Any news website can already prevent Facebook from generating link previews through meta tags, as I understand. But very few, if any, websites do this indicating that they understand it's not in their interests.

Perhaps people are not reading the articles because the _discussion_ is more valuable to them than the content of the article? Don't we all occasionally jump to the comment section on HN/reddit instead of reading the article? Seems to me that many news organizations have not yet figured out how to provide their customers with a product they are willing to "pay" for.

I mean, any brief visit to a small news website without an ad-blocker or, worse, a scroll through the comment section, should make this fairly evident.



"I think you could easily argue that social media links to the news websites provides more value to the news website than vice-versa. If, for example, only the headline and sub-headline were quoted in the posts without the link -- which the Heritage Minister indicated would not constitute a fee -- any discussion could still take place, and certainly there would be even less benefit to the news organization."

I don't see an argument here that supports it, though?
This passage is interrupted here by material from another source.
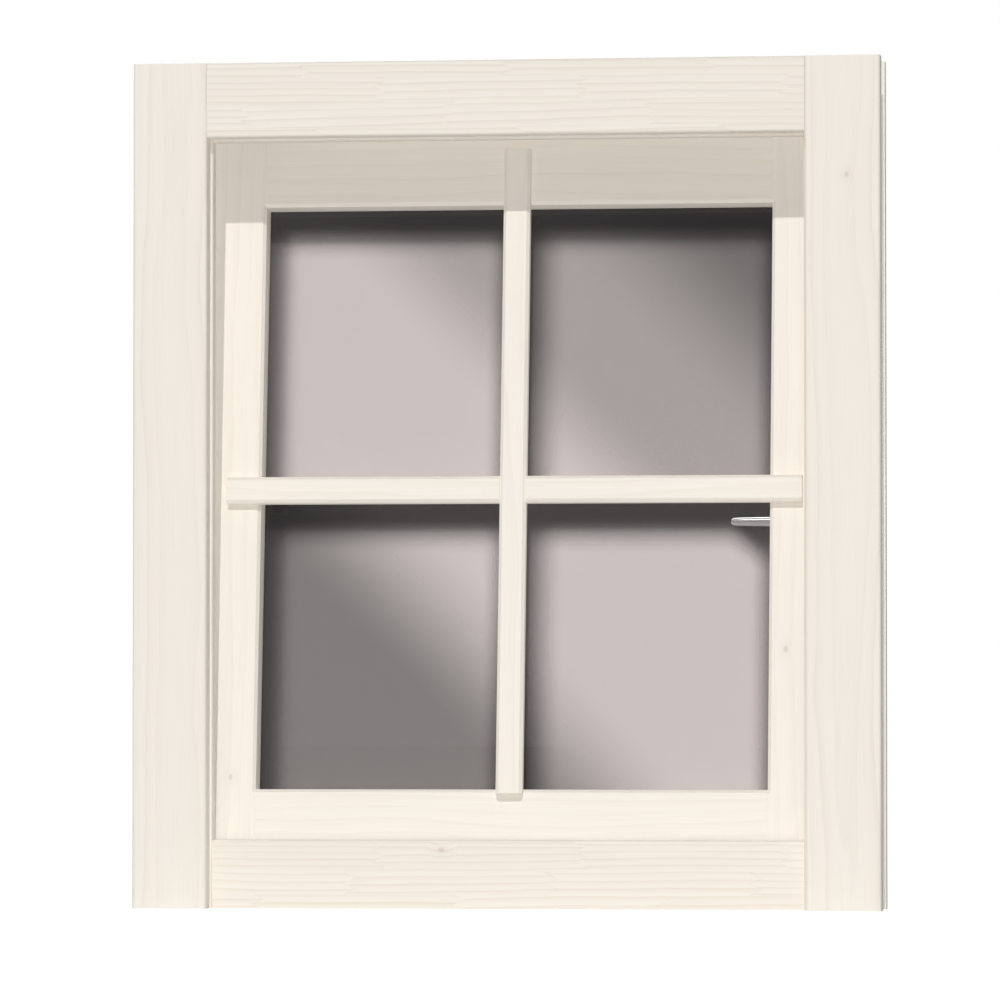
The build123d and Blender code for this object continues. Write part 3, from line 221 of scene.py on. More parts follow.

How are they making money off having their content cannibalized?


The content isn’t being cannibalized, it’s being ignored. The customers they’re trying to extract revenue from have overwhelmingly decided that the content of the articles these outlets write is not worth reading. There isn’t an appropriate legislative solution for “customers aren’t interested in my product anymore”.


Then why are they making their content cannibalizable? They could make their content a walled garden, they could stop populating meta tags to make their content sharable, etc. The fact that they are choosing not to means that they like the traffic that is being generated from their content.


Presumably some people click-through to the article. In fact, I would guess that the majority of site traffic is generated through social media postings.

These organic posts/shares likely have significantly better CTR better than a similarly formatted ad, as they would have a "Sally likes this..." header.